→ What needs to be done
Quote, please, the line with "bpy.data.objects.remove(obj)", the line with "VIEW_TURN, VIEW_DIP, VIEW_ROLL = -35.2, 18.37, -5.57", and every line between them, exactly and with nothing else.

####

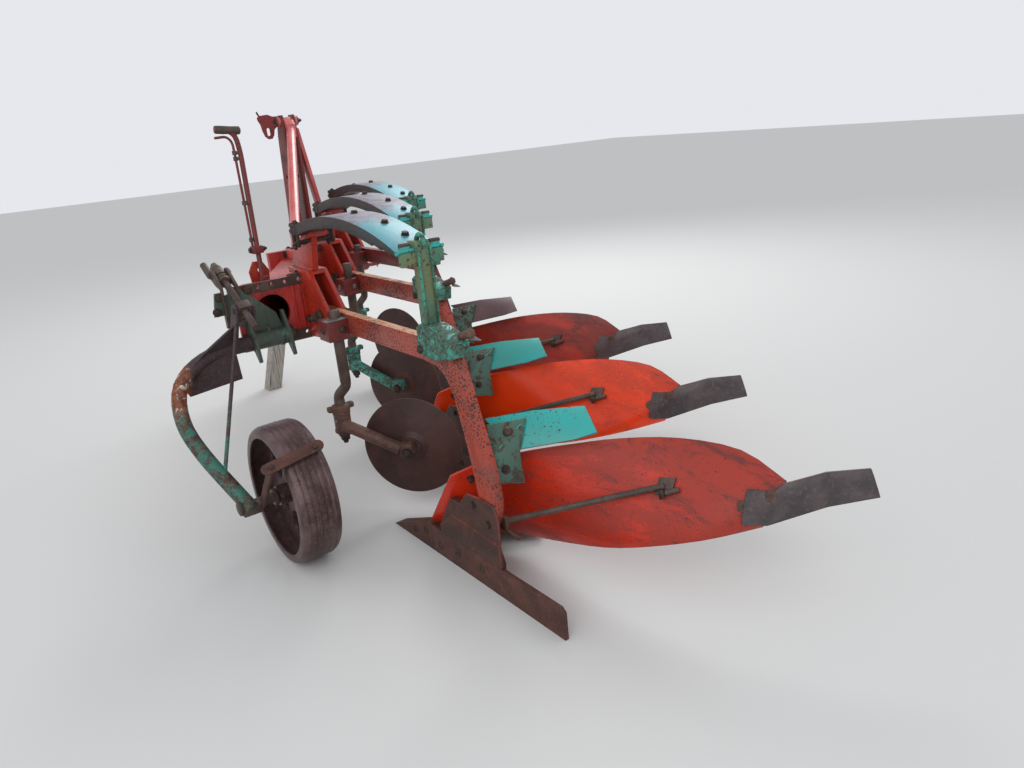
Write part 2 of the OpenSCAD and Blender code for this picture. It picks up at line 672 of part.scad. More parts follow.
module depth_screw() color("dimgray") field() along_screw() {
    translate([0, 0, -115]) cylinder(d = screw_d, h = screw_up + 115 + 60);
    translate([0, 0, screw_up - 18]) cylinder(d = 42, h = 36);
    translate([-38, 0, screw_up]) rotate([0, 90, 0]) cylinder(d = trunnion_d, h = 76);
    bent_bar(rounded([
        [0, 0, screw_up + 12], [0, 0, screw_up + 72], [0, 80, screw_up + 76], [0, 80, screw_up + 186]],
        28, 4), 20);
}

module screw_nut() color("dimgray") field() along_screw() difference() {
    union() {
        translate([-24, -26, -20]) cube([48, 52, 40]);
        translate([-36, 0, 0]) rotate([0, 90, 0]) cylinder(d = trunnion_d, h = 72);
    }
    translate([0, 0, -40]) cylinder(d = screw_d + 6, h = 80);
}

mast_gap = 68;
module mast_plate(x0) difference() {
    on_edge(x0, x0 + 16) polygon([
        [front_face, flange_low + 12], [front_face, flange_top + 1], [head_y - 40, flange_top + 20],
        [head_y - 44, mast_head_z - 80], [head_y - 26, mast_head_z + 34], [head_y + 26, mast_head_z + 34],
        [head_y + 62, mast_head_z - 80], [shaft_y + 34, flange_top - 60], [shaft_y + 40, hitch_z + 20],
        [shaft_y + 30, hitch_z - 42], [shaft_y - 30, hitch_z - 42], [shaft_y - 50, hitch_z]
    ]);
    cross_pin(x0 - 1, x0 + 17, top_link_y, top_link_z, top_bore_d);
    cross_pin(x0 - 1, x0 + 17, shaft_y, hitch_z, shaft_d);
    cross_pin(x0 - 1, x0 + 17, head_y, mast_head_z, mast_pin_d);
}
module mast() color("firebrick") field() {
    mast_plate(head_x - mast_gap / 2 - 8);
    mast_plate(head_x + mast_gap / 2 - 8);
}

mast_pin_d = 30;
strut_foot = [beam_x0 + 690 * furrow_w / body_gap, flange_y + 690];
module mast_strut() color("orangered") field() {
    bar(
        [strut_foot[0], strut_foot[1], beam_z + beam_h / 2 + 24],
        [head_x - 2, head_y - 52, mast_head_z - 50], 50);
    translate([strut_foot[0] - 30, strut_foot[1] - 50, beam_z + beam_h / 2]) cube([60, 110, 50]);
    on_edge(head_x - mast_gap / 2 + 8, head_x + mast_gap / 2 - 8) polygon([
        [head_y - 62, mast_head_z - 90], [head_y - 62, mast_head_z - 20], [head_y - 16, mast_head_z + 22],
        [head_y + 18, mast_head_z + 14], [head_y + 18, mast_head_z - 30], [head_y - 20, mast_head_z - 90]
    ]);
    for (side = [-1, 1]) cross_pin(min(side * (mast_gap / 2 - 9), side * (mast_gap / 2 + 26)) + head_x,
        max(side * (mast_gap / 2 - 9), side * (mast_gap / 2 + 26)) + head_x, head_y, mast_head_z, mast_pin_d);
    for (side = [-1, 1]) cross_pin(min(side * (mast_gap / 2 + 8.3), side * (mast_gap / 2 + 24)) + head_x,
        max(side * (mast_gap / 2 + 8.3), side * (mast_gap / 2 + 24)) + head_x,
        head_y, mast_head_z, mast_pin_d + 26
    );
}

module mast_brace() color("orangered") field()
    upright(head_y - 30, head_y + 30) polygon([
        [head_x + mast_gap / 2 + 8, mast_head_z - 110], [head_x + mast_gap / 2 + 8, mast_head_z - 40],
        [head_x + mast_gap / 2 + 22, mast_head_z - 44], [head_x + 142, flange_top], [head_x + 122, flange_top]
    ]);

module hitch_shaft() color("firebrick") field() {
    cross_pin(head_x - hitch_w / 2, head_x + hitch_w / 2, shaft_y, hitch_z, shaft_d);
    cross_pin(
        head_x - hitch_w / 2 - hitch_pin_l, head_x + hitch_w / 2 + hitch_pin_l,
        shaft_y, hitch_z, hitch_pin_d
    );
}

lever_at = [beam_x0 - 1, flange_y + 100];
module lever() color("firebrick") field() {
    bent_bar(rounded([
        [lever_at[0], lever_at[1], beam_z + beam_h / 2 + 30], [lever_at[0] + 8, lever_at[1], 1435],
        [lever_at[0] - 2, lever_at[1], 1505], [lever_at[0] - 75, lever_at[1], 1516]
    ], 40, 4), 20);
    translate([lever_at[0] - 15, lever_at[1] - 30, beam_z + beam_h / 2]) cube([30, 60, 40]);
}

// the prop is a weathered timber, leaning in under the cross shaft
prop_lean = 16;
module prop_post() color("gray") field() intersection() {
    translate([head_x - 345, shaft_y, 0]) rotate([0, prop_lean, 0]) translate([-prop_w / 2, -prop_w / 2, -60])
        cube([prop_w, prop_w, 1100]);
    translate([0, shaft_y - 200, 0]) cube([1000, 400, hitch_z - shaft_d / 2 - 0.2]);
}

main_beam();
beam_flanges();
leg_brackets();
leg_pivots();
spring_rear();
spring_middle();
spring_front();
spring_links();
leg_rear();
leg_middle();
leg_front();
leg_saddles();
frogs();
landsides();
share_points();
shares();
mouldboard_rear();
mouldboard_middle();
mouldboard_front();
board_tails();
trash_boards();
trash_brackets();
board_stays();
coulter_clamps();
coulter_stems();
coulter_arm_rear();
coulter_arm_middle();
coulter_arm_front();
disc_rear();
disc_middle();
disc_front();
wheel_mount();
wheel_pivot_shaft();
wheel_arm();
wheel_axle();
wheel_scraper();
depth_wheel();
screw_yoke();
depth_screw();
screw_nut();
mast();
mast_strut();
mast_brace();
hitch_shaft();
lever();
prop_post();
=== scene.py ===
import json
import math

import bpy
from mathutils import Matrix, Vector


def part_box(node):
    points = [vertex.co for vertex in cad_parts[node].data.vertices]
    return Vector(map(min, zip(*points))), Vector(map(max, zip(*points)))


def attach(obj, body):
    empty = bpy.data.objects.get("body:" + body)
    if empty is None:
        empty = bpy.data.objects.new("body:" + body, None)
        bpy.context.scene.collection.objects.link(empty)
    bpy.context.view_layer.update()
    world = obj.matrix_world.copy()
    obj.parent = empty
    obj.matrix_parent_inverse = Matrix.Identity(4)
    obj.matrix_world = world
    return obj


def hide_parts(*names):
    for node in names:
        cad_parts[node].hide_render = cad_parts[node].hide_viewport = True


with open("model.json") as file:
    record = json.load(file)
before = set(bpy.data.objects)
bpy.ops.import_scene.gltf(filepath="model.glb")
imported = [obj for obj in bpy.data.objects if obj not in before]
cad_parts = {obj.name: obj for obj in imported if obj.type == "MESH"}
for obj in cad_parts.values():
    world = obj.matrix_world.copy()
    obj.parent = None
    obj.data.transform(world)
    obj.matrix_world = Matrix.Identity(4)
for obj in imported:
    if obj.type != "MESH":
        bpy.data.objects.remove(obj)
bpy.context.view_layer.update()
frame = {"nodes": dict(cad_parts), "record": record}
nodes = frame["nodes"]

# The plough's own measures are in mm from the rear landside's heel. This moves such a place into the shared
# frame, in metres.
SHIFT = Vector((-0.4790, -1.3518, 0.0))
# From one plough body to the one ahead of it: a furrow's width to the right, and forward.
STEP = Vector((0.430, 0.770, 0.0))
PLACES = ("rear", "middle", "front")
BODY_OF = {node: body for body, members in frame["record"]["behaviour"]["bodies"].items() for node in members}


def at(x, y, z, body=0):
    """A place in mm on one of the plough bodies, in metres in the shared frame."""
    return Vector((x, y, z)) / 1000 + SHIFT + STEP * body


def degrees(*angles):
    """Angles in degrees, as radians."""
    return tuple(math.radians(angle) for angle in angles)


# Camera and light

SENSOR_MM = 36
FOCAL_PIXELS, PHOTO_WIDTH = 792.4, 1024
VIEW_TURN, VIEW_DIP, VIEW_ROLL = -35.2, 18.37, -5.57


def place_camera():
    """The photograph's view: from behind on the land side, at eye height."""
    turn, dip, roll = degrees(VIEW_TURN, VIEW_DIP, VIEW_ROLL)
    ahead = Vector((-math.sin(turn) * math.cos(dip), math.cos(turn) * math.cos(dip), -math.sin(dip)))
    right = Vector((math.cos(turn), math.sin(turn), 0))
    up = right.cross(ahead)
    side = right * math.cos(roll) + up * math.sin(roll)
    top = up * math.cos(roll) - right * math.sin(roll)
    data = bpy.data.cameras.new("camera")
    data.sensor_width = SENSOR_MM
    data.lens = FOCAL_PIXELS / PHOTO_WIDTH * SENSOR_MM
    camera = bpy.data.objects.new("camera", data)
    camera.matrix_world = Matrix((side, top, -ahead)).transposed().to_4x4()
    camera.location = at(-1191.8, -1545.6, 1448.9)
    bpy.context.collection.objects.link(camera)
    bpy.context.scene.camera = camera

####

→ Exercise answer
        bpy.data.objects.remove(obj)
bpy.context.view_layer.update()
frame = {"nodes": dict(cad_parts), "record": record}
nodes = frame["nodes"]

# The plough's own measures are in mm from the rear landside's heel. This moves such a place into the shared
# frame, in metres.
SHIFT = Vector((-0.4790, -1.3518, 0.0))
# From one plough body to the one ahead of it: a furrow's width to the right, and forward.
STEP = Vector((0.430, 0.770, 0.0))
PLACES = ("rear", "middle", "front")
BODY_OF = {node: body for body, members in frame["record"]["behaviour"]["bodies"].items() for node in members}


def at(x, y, z, body=0):
    """A place in mm on one of the plough bodies, in metres in the shared frame."""
    return Vector((x, y, z)) / 1000 + SHIFT + STEP * body


def degrees(*angles):
    """Angles in degrees, as radians."""
    return tuple(math.radians(angle) for angle in angles)


# Camera and light

SENSOR_MM = 36
FOCAL_PIXELS, PHOTO_WIDTH = 792.4, 1024
VIEW_TURN, VIEW_DIP, VIEW_ROLL = -35.2, 18.37, -5.57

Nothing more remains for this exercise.